I didn't have any high expectations of Cairns. I thought it might be a bit of a redneck city but I was pleasantly surprised. It was far more sophisticated than I imagined and seemed to be a Mecca for backpackers and overseas tourists. We walked up to the main shopping mall, met some distant relatives there and had a coffee. We didn't do any of the tourist things or excursions here, they are quite expensive. But we checked it all out as we were coming back here on a P&O cruise two months later. That afternoon I walked up to the huge marina for a good look around and to take a few pictures. ROTS is the largest ship to ever dock in Cairns. I later learned that there's only a one metre clearance below the hull here.
ROTS has a Gross Tonnage of barely 2% more than Sun Princess but cannot berth at the suburban Hamilton wharf, possibly due to its ability to pass under the Gateway Bridge. So the larger ships berth at the Fisherman's Island grain wharf (not pretty at all). This is a long way from anywhere and is likely to cost $70 by cab and is not serviced by public transport. RCI provided bus travel into the Brisbane CBD for $27 per person each way. This is our local port so we treated it as a sea day and stayed on board. Not many people stayed on so we had must of the ship to ourselves.
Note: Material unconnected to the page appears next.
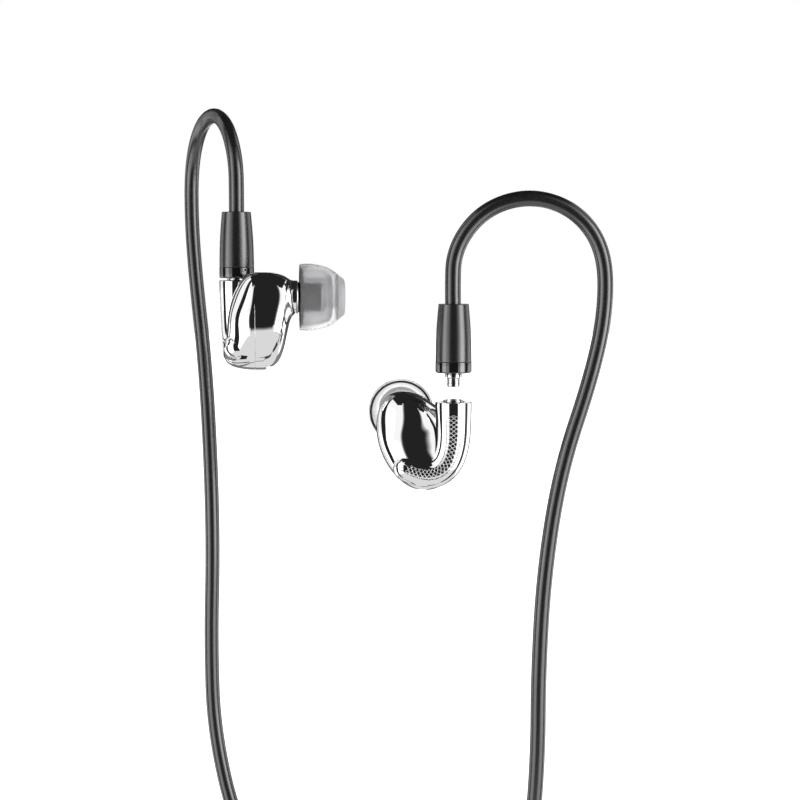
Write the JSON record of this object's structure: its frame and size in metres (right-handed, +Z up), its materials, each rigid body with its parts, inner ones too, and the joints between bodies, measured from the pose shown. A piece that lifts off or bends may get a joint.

We were up before dawn to sail into Sydney. Many others on board had the same idea, then went back down to get warm clothing .... It was a cold April morning. Sydney Harbour is stunning, even more so before sunrise. After docking at Circular Quay we had our last breakfast in Windjammer and watched Dawn Princess sail past the Opera House on its way into Darling Harbour. Disembarkation was quite quick and easy, then it was a half hour wait for a cab. To ease back into normal life we had booked a 4 hour lunch cruise around the harbour. I don't think you could ever get sick of the sights here. Later that day we took a cab to the airport (cheaper than the train for 4 people) for the flight to Brisbane and thoughts of the next cruise.